*3D code data*
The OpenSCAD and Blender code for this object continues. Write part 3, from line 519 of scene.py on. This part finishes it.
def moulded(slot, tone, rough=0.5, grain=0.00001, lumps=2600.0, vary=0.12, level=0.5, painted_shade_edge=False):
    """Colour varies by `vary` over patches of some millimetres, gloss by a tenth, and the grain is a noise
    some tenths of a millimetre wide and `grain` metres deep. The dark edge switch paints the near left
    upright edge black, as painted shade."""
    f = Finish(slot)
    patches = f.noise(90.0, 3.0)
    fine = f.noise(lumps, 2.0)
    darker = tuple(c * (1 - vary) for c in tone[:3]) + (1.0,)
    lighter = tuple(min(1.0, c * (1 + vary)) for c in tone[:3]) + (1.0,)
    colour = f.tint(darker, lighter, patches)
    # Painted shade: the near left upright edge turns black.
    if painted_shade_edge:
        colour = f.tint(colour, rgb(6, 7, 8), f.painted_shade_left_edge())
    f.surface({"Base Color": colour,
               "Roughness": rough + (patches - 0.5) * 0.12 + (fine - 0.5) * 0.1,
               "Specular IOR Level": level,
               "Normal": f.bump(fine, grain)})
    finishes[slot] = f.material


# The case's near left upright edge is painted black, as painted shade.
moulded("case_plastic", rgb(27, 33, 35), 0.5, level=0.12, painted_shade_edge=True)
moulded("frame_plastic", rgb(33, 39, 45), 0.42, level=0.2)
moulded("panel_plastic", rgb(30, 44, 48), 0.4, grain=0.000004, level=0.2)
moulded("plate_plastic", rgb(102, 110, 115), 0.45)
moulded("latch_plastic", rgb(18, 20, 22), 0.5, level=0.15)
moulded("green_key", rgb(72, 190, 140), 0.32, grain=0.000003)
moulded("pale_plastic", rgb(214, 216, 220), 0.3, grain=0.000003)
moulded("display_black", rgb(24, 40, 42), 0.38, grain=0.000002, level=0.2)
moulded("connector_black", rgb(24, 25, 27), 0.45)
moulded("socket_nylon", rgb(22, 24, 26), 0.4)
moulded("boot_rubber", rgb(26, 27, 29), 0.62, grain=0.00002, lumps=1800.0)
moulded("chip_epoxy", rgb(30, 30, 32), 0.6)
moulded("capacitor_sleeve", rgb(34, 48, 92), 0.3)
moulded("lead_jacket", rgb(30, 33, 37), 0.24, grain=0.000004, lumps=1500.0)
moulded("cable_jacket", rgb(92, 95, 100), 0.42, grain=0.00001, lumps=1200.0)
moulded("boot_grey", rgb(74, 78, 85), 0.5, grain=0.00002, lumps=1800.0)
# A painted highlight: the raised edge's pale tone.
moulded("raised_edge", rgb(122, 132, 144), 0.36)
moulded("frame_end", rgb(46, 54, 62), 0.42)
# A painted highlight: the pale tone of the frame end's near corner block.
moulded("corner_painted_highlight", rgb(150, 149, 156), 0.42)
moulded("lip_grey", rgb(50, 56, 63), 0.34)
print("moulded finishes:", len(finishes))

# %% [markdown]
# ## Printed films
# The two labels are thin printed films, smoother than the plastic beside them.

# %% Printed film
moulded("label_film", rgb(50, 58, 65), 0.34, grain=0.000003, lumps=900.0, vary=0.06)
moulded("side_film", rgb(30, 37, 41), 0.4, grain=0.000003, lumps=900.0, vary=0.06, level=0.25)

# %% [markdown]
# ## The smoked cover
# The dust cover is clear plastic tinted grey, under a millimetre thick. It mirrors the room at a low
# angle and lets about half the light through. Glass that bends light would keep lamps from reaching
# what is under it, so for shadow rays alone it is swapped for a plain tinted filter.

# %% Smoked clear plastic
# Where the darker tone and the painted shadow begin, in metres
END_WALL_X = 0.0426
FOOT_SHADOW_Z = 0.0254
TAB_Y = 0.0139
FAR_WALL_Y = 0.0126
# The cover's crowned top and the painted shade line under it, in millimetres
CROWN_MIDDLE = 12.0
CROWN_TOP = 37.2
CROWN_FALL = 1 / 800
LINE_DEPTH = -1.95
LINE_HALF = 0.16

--

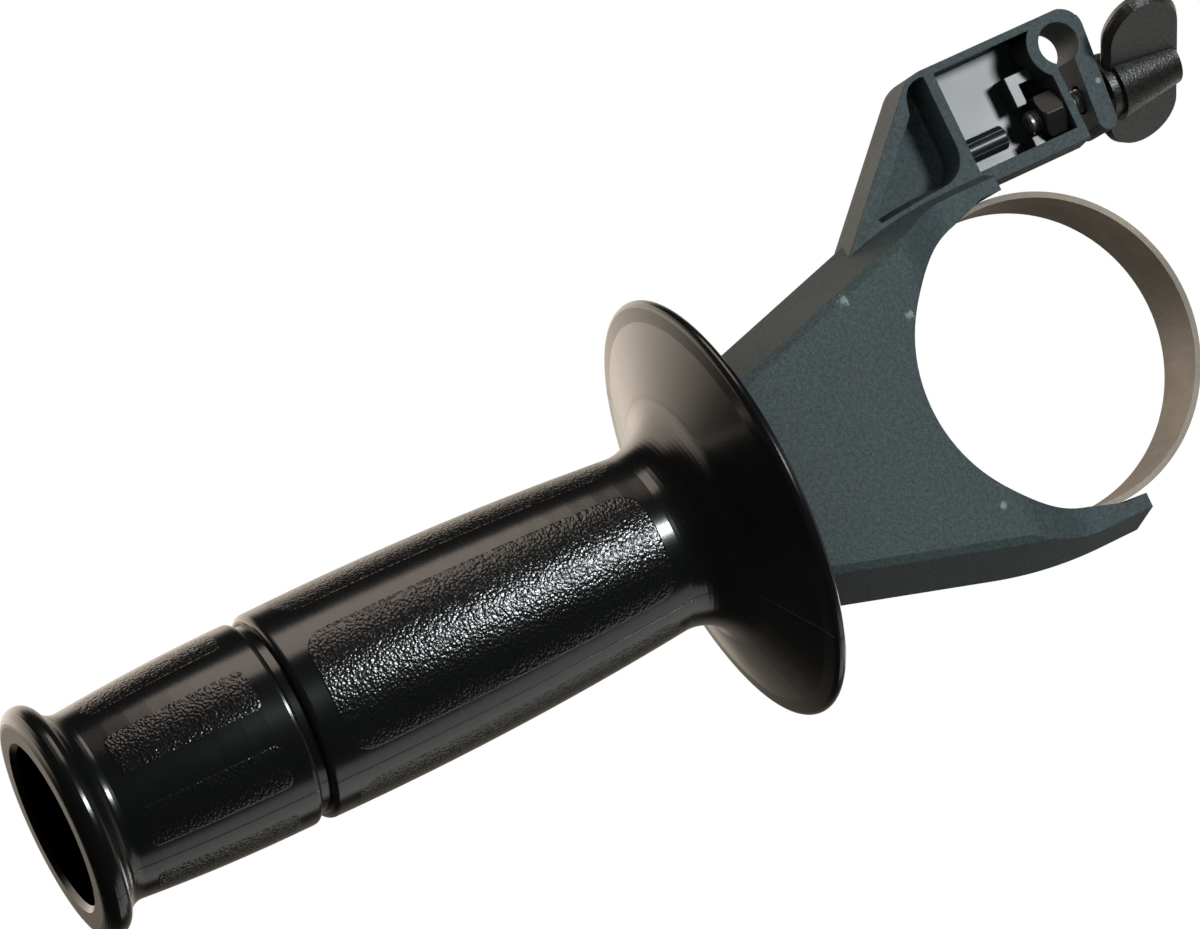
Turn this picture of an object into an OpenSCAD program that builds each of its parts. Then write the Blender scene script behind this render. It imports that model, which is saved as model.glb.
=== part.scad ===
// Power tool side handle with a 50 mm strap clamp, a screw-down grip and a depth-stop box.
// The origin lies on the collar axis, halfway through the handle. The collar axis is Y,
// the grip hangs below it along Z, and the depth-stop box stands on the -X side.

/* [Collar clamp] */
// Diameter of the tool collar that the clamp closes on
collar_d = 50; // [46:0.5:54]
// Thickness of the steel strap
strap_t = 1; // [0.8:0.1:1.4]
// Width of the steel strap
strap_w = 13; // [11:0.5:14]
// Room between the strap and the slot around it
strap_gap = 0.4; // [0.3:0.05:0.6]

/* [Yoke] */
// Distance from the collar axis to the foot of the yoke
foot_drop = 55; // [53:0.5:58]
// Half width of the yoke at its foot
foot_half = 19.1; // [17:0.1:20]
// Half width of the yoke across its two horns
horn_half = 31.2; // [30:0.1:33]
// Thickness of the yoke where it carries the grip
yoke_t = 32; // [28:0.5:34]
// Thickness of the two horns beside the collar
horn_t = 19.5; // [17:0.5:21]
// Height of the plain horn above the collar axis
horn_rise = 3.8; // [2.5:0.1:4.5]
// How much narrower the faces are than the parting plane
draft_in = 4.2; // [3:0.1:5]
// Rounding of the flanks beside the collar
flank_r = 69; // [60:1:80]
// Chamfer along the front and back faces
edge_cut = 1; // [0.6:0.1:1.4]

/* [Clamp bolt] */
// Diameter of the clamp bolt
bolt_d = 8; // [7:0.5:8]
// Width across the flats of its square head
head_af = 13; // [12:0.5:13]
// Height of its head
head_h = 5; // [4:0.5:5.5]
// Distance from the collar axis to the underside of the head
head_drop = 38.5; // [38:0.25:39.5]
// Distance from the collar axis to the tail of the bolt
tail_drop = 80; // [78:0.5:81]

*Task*
Return the exact lines from the line with "Turn this picture" to the line with "tail_drop = 80; // [78:0.5:81]", inclusive of both, with nothing added.

*Problem solution*
Turn this picture of an object into an OpenSCAD program that builds each of its parts. Then write the Blender scene script behind this render. It imports that model, which is saved as model.glb.
=== part.scad ===
// Power tool side handle with a 50 mm strap clamp, a screw-down grip and a depth-stop box.
// The origin lies on the collar axis, halfway through the handle. The collar axis is Y,
// the grip hangs below it along Z, and the depth-stop box stands on the -X side.

/* [Collar clamp] */
// Diameter of the tool collar that the clamp closes on
collar_d = 50; // [46:0.5:54]
// Thickness of the steel strap
strap_t = 1; // [0.8:0.1:1.4]
// Width of the steel strap
strap_w = 13; // [11:0.5:14]
// Room between the strap and the slot around it
strap_gap = 0.4; // [0.3:0.05:0.6]

/* [Yoke] */
// Distance from the collar axis to the foot of the yoke
foot_drop = 55; // [53:0.5:58]
// Half width of the yoke at its foot
foot_half = 19.1; // [17:0.1:20]
// Half width of the yoke across its two horns
horn_half = 31.2; // [30:0.1:33]
// Thickness of the yoke where it carries the grip
yoke_t = 32; // [28:0.5:34]
// Thickness of the two horns beside the collar
horn_t = 19.5; // [17:0.5:21]
// Height of the plain horn above the collar axis
horn_rise = 3.8; // [2.5:0.1:4.5]
// How much narrower the faces are than the parting plane
draft_in = 4.2; // [3:0.1:5]
// Rounding of the flanks beside the collar
flank_r = 69; // [60:1:80]
// Chamfer along the front and back faces
edge_cut = 1; // [0.6:0.1:1.4]

/* [Clamp bolt] */
// Diameter of the clamp bolt
bolt_d = 8; // [7:0.5:8]
// Width across the flats of its square head
head_af = 13; // [12:0.5:13]
// Height of its head
head_h = 5; // [4:0.5:5.5]
// Distance from the collar axis to the underside of the head
head_drop = 38.5; // [38:0.25:39.5]
// Distance from the collar axis to the tail of the bolt
tail_drop = 80; // [78:0.5:81]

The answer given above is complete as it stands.